I guess, the positive news is that that means the world is catching up and I remember Brandi Chastain with a silver medal around her neck in 2000 in Sydney coming out and saying, you know, there are some positives here because that means other nations care about soccer and they're getting better.
But there is no excuse here. This is the team that 13 months ago captured the hearts of the country winning that World Cup and they just looked disorganized. They did not play well. They had a bad game just a few days ago.
They have not been looking like themselves. Clearly today it came out against an old nemesis, Sweden. Their former coach knows exactly how to coach against the U.S. The U.S. is out in a sport that so much about at the Olympic Games.
TAPPER: And Hope Solo didn't exactly hold back after the loss to Sweden?
BRENNAN: No, she said we played a bunch of cowards. I'm not sure about the context. She is always making news. She is the key for that team on defense, and when she lets in Goals, it is a little tough. Will we see her and other players three years from now in the Women's World Cup?
TAPPER: Last night all about two ladies with one name, two super Simones. How significant is what they did collectively and individually last night?
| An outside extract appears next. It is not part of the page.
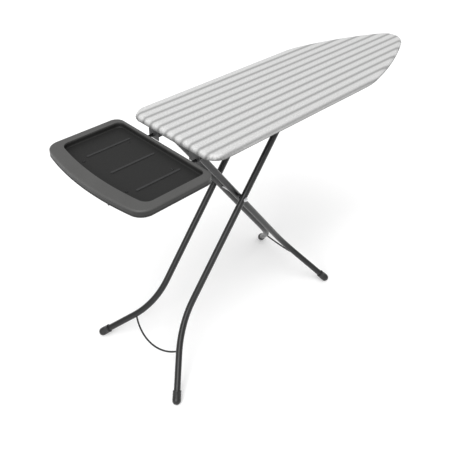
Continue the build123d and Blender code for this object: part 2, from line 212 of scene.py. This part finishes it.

BRENNAN: Yes, it was huge. I mean, Simone Biles, we can say she is the greatest gymnast of all time. She had the pressure of the world on her shoulders, everyone thought she would win, but the toughest thing to do in sports is achieve the dream after one already done it. Probably the most decorated women's gymnast ever by the time these Rio games are over.
And back to the pool, Simone Manuel, the first African-American woman to get a gold in swimming. What a statement. When you look and see a lily white, and you see an African-American woman, the U.S. flag, also tying with the Canadian which was cool and different, and upset, and a terrific person.
I think she's going to be a bigger role model in her way as Katie Ledecky and Michael Phelps are in there.
TAPPER: All right, Christine Brennan. And we will be watching to see if Michael Phelps does it again this evening. Thanks again, Christine.
Be sure to follow me on Facebook and Twitter @jaketapper or tweet the show @theleadcnn. Make sure you tune into CNN on Sunday for "STATE OF THE UNION." My guests will be Trump campaign manager, Paul Manafort as well as a Bush administration cabinet secretary who is now supporting Hillary Clinton. It all starts at 9 a.m. Eastern.
That's it for THE LEAD. I'm Jake Tapper. Turning you over now to Jim Sciutto in for Wolf in "THE SITUATION ROOM."